John D. Rockefeller founded Standard Oil and used horizontal integration, meaning he bought out competing oil refineries to dominate the industry.
The Standard Oil Trust was the original trust, the legal structure that let business leaders consolidate corporations and concentrate wealth (KC-6.1.I.D).
Rockefeller's secret railroad rebates gave Standard Oil shipping advantages that helped crush competitors, a classic example of Gilded Age business hardball.
On the exam, pair Rockefeller with horizontal integration and Carnegie with vertical integration, since that contrast is a favorite MCQ setup.
Rockefeller's wealth concentration helped trigger the antitrust movement and Progressive Era regulation, so he connects Unit 6 forward to Unit 7.
His philanthropy ties into the Gilded Age debate over whether industrialists were 'captains of industry' or 'robber barons.'
He founded Standard Oil and used horizontal integration to consolidate the oil refining industry into a trust, making him the prime APUSH example of Gilded Age business consolidation and wealth concentration in Topic 6.6.
Horizontal integration is his signature answer on the exam, since he consolidated competing refineries into Standard Oil.
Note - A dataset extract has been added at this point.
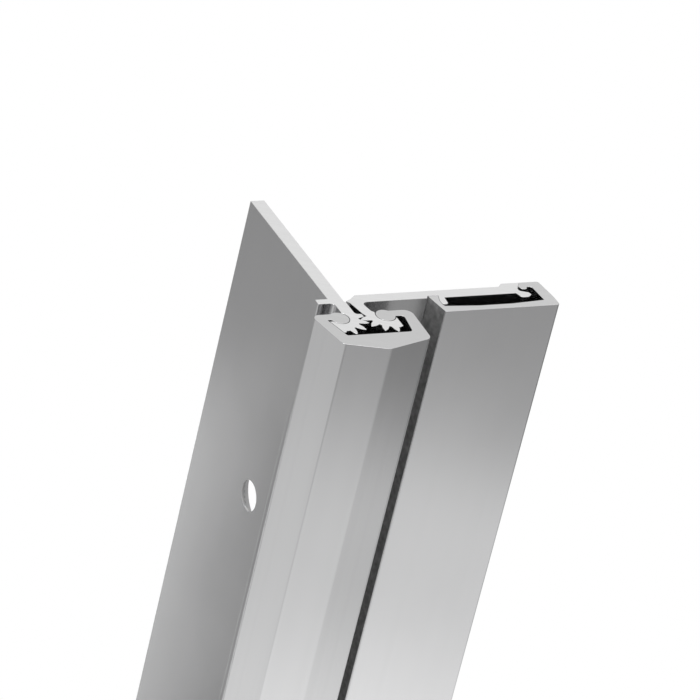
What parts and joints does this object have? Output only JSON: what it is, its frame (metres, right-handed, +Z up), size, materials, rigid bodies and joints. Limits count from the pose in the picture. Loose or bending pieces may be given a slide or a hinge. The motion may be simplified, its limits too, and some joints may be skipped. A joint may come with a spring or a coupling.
{
  "type": "continuous geared hinge",
  "caption": "Full-length aluminium hinge: two leaves with gear segments held in mesh by a faceted cap, one leaf under a snap-fit cover, the other drilled for countersunk screws.",
  "frame": {"origin": "middle of the frame leaf's row of screws, on the face that meets the jamb", "axes": "+X from the jamb across the door's opening, +Y from the hinge's front towards the wall, +Z up along the hinge"},
  "size_m": [0.0658, 0.0668, 2.1082],
  "materials": {
    "frame_leaf": "clear anodised",
    "door_leaf": "clear anodised",
    "gear_cap": "clear anodised",
    "leaf_cover": "clear anodised",
    "thrust_bearing": "moulded acetal"
  },
  "bodies": {
    "frame_leaf": {"frame_leaf": "frame_leaf"},
    "gear_cap": {"gear_cap": "gear_cap", "thrust_bearing_01": "thrust_bearing", "thrust_bearing_02": "thrust_bearing", "thrust_bearing_03": "thrust_bearing", "thrust_bearing_04": "thrust_bearing", "thrust_bearing_05": "thrust_bearing", "thrust_bearing_06": "thrust_bearing", "thrust_bearing_07": "thrust_bearing", "thrust_bearing_08": "thrust_bearing", "thrust_bearing_09": "thrust_bearing", "thrust_bearing_10": "thrust_bearing", "thrust_bearing_11": "thrust_bearing", "thrust_bearing_12": "thrust_bearing", "thrust_bearing_13": "thrust_bearing", "thrust_bearing_14": "thrust_bearing", "thrust_bearing_15": "thrust_bearing", "thrust_bearing_16": "thrust_bearing"},
    "door_leaf": {"door_leaf": "door_leaf", "leaf_cover": "leaf_cover"}
  },
  "joints": [
    {"name": "cap_swing", "type": "hinge", "parent": "frame_leaf", "child": "gear_cap", "pos_m": [-0.0007, -0.022, 0], "axis": [0, 0, -1], "range_deg": [0, 50]},
    {"name": "door_leaf_swing", "type": "hinge", "parent": "gear_cap", "child": "door_leaf", "pos_m": [0.0115, -0.022, 0], "axis": [0, 0, -1], "range_deg": [0, 50]}
  ],
  "couplings": [
    {"joint": "door_leaf_swing", "follows": "cap_swing", "ratio": 1}
  ]
}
He did eventually use vertical elements too (like controlling pipelines), but if a question pairs him with one strategy, pick horizontal.
Rockefeller dominated oil through horizontal integration (buying competitors), while Carnegie dominated steel through vertical integration (owning every production stage from ore to finished steel). APUSH questions frequently test this exact contrast.
Both labels apply, and APUSH wants you to argue it, not pick a side blindly. His secret railroad rebates and monopoly tactics support 'robber baron,' while his massive philanthropy and the cheap, standardized oil he delivered support 'captain of industry.'
Rockefeller's lawyers created the trust as a legal structure where shareholders of competing companies handed control to a single board of trustees, letting Standard Oil coordinate the whole industry. It worked so well that 'trust' became the generic word for monopoly, which is why regulation is called antitrust law.